= Task =
Extract, unchanged, each line of the listing below from its first line through the line that contains "Sizes are in", inclusive, and nothing else.
-=-=-=-=-
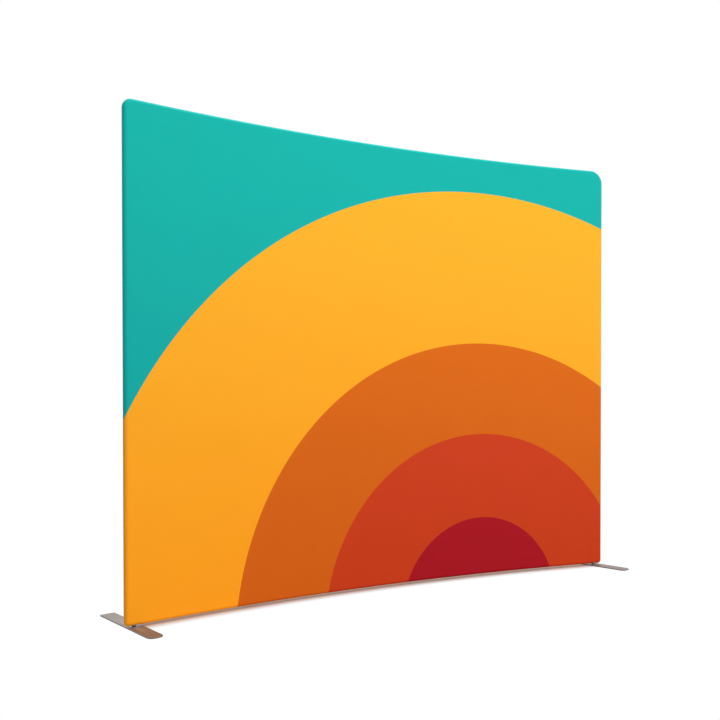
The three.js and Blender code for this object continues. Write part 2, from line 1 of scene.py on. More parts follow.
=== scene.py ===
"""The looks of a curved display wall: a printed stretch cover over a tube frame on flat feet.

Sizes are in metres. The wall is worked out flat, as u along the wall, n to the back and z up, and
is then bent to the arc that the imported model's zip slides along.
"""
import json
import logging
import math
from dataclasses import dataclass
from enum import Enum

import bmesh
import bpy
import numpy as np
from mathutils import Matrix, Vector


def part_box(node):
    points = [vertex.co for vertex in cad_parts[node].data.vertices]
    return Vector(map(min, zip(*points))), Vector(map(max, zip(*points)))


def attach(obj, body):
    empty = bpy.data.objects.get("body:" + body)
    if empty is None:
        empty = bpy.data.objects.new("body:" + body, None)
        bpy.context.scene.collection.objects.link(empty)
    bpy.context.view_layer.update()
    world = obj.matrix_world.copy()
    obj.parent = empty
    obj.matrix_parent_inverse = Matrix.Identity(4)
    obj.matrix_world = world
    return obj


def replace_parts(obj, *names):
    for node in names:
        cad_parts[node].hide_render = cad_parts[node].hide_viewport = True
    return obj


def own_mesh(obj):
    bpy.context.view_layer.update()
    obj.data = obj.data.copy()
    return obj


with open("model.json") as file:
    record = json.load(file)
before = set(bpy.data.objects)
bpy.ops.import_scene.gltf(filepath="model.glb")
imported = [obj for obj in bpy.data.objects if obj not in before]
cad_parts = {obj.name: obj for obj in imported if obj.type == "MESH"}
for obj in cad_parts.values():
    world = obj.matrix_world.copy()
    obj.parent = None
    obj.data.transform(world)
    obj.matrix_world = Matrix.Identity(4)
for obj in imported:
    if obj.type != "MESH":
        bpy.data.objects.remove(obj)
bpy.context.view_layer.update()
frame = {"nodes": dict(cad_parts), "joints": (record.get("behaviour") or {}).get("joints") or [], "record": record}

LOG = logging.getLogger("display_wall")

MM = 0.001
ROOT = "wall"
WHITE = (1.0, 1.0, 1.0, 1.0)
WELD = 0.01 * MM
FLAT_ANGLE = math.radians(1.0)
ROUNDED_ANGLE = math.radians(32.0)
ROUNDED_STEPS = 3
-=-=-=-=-
= Problem solution =
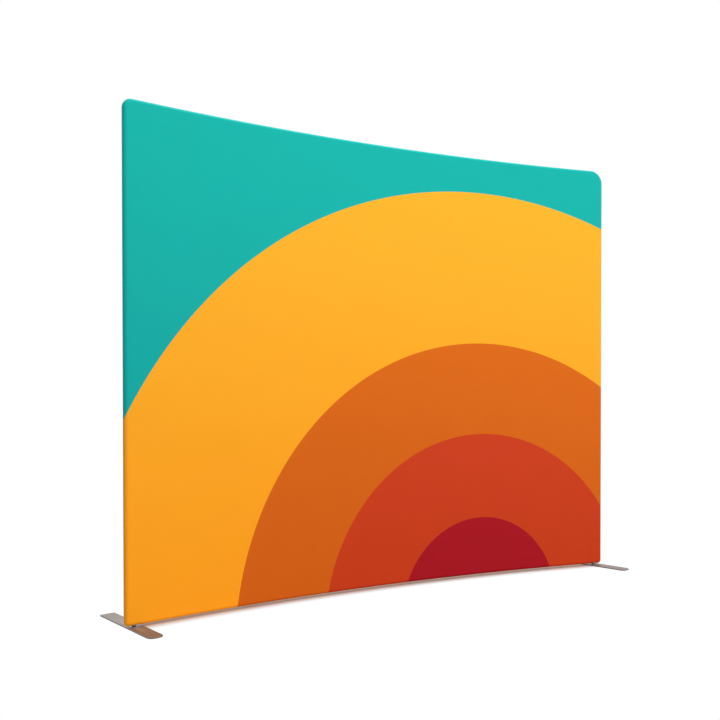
The three.js and Blender code for this object continues. Write part 2, from line 1 of scene.py on. More parts follow.
=== scene.py ===
"""The looks of a curved display wall: a printed stretch cover over a tube frame on flat feet.

Sizes are in metres. The wall is worked out flat, as u along the wall, n to the back and z up, and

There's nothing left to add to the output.